Fugitif, il suit les rails abandonnés du chemin de fer, il plonge dans le fleuve et s’éloigne de la ville tandis que toutes les forces de police le traquent en même temps que les recherches sont retransmises en direct sur les chaînes de télévision.
Pendant ce temps, sans que l’on sache pourquoi, la guerre est déclarée et les premiers combats se préparent.

Montag découvre, hors de la cité, « des vagabonds diplômés » qui n’ont pas renoncé à la culture. Ceux-ci ont chacun appris l’une des grandes œuvres de la littérature et préservent ainsi le savoir de l’humanité :

« Je tiens à vous présenter Jonathan Swift, l’auteur de cet ouvrage politique si néfaste, Les voyages de Gulliver ! Et cet autre est Charles Darwin, et celui-ci Schopenhauer (…) (p 218)

Montag lui-même se rappelle qu’il peut aussi devenir un « homme-livre » puisqu’il possède dans sa mémoire « l’Ecclésiaste », ce texte avec sa célèbre maxime « Vanité des vanités, tout est vanité » qui lui va si bien.
Et puis les bombes tombent sur la ville…

Le groupe retourne sur ses pas pour aider les survivants, avant de repartir vers d’autres horizons afin de bâtir un jour un nouvel avenir, avec une arme « se souvenir » et un projet « enterrer la guerre ».
Car l’homme, tel le phénix, peut renaître à la vie et peut-être cesser de se détruire.

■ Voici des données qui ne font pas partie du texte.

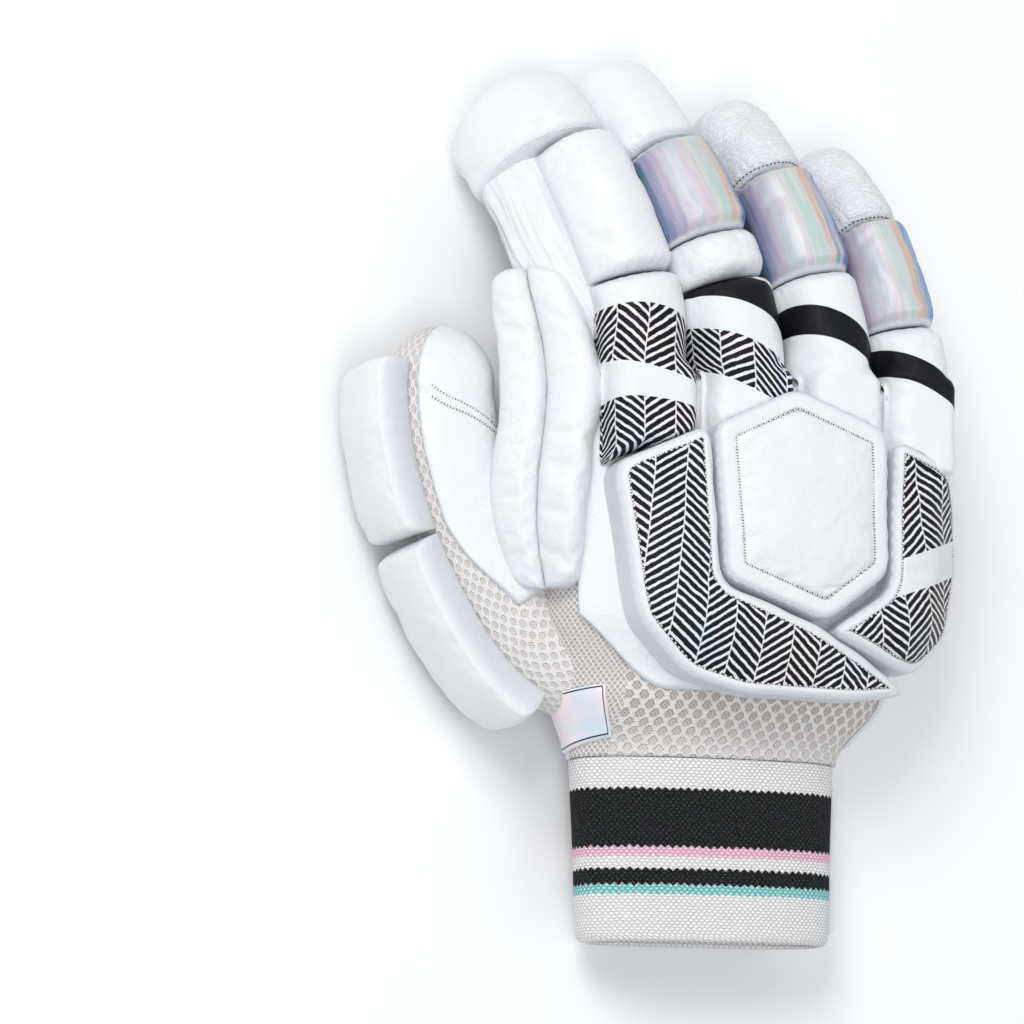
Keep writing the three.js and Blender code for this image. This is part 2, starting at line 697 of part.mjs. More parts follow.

« Conscience de toutes les bêtises que nous avons faites durant un millier d’années, et autant que nous en aurons conscience et qu’il y aura autour de nous de quoi nous les rappeler, nous cesserons un jour de dresser ces maudits bûchers funéraires pour nous jeter dedans. A chaque génération, nous trouvons un peu plus de monde qui se souvient. » (p 234)

CONCLUSION

La vision désespérée de Ray BRADBURY, ce constat d’une civilisation sans mémoire, sans passé, sans culture, se clôt donc sur un message d’espérance. Si quelques hommes préservent le savoir, un nouvel essor est toujours possible.
Cet optimisme, encore réel dans les années 50, puisqu’après tout Joseph McCarthy sera désavoué par le Sénat en 1954, semble avoir plus de mal à s’exprimer dans les productions plus récentes de la Dystopie.

On n’espère plus guère y reconstruire une société humaniste et cultivée, on attend plutôt l’Apocalypse.


ADAPTATIONS

Film

Adaption au cinéma en 1966 par François Truffaut sous le titre « Fahrenheit 451 ».

Scénario de Francois Truffaut et Jean-Louis Richard.

Série

Adaptation par la chaîne de télévision américaine HBO sous forme d’un téléfilm en 2018. 

BD

Adaptation en bande-dessinée par Tim Hamilton, publiée en 2010 chez Casterman.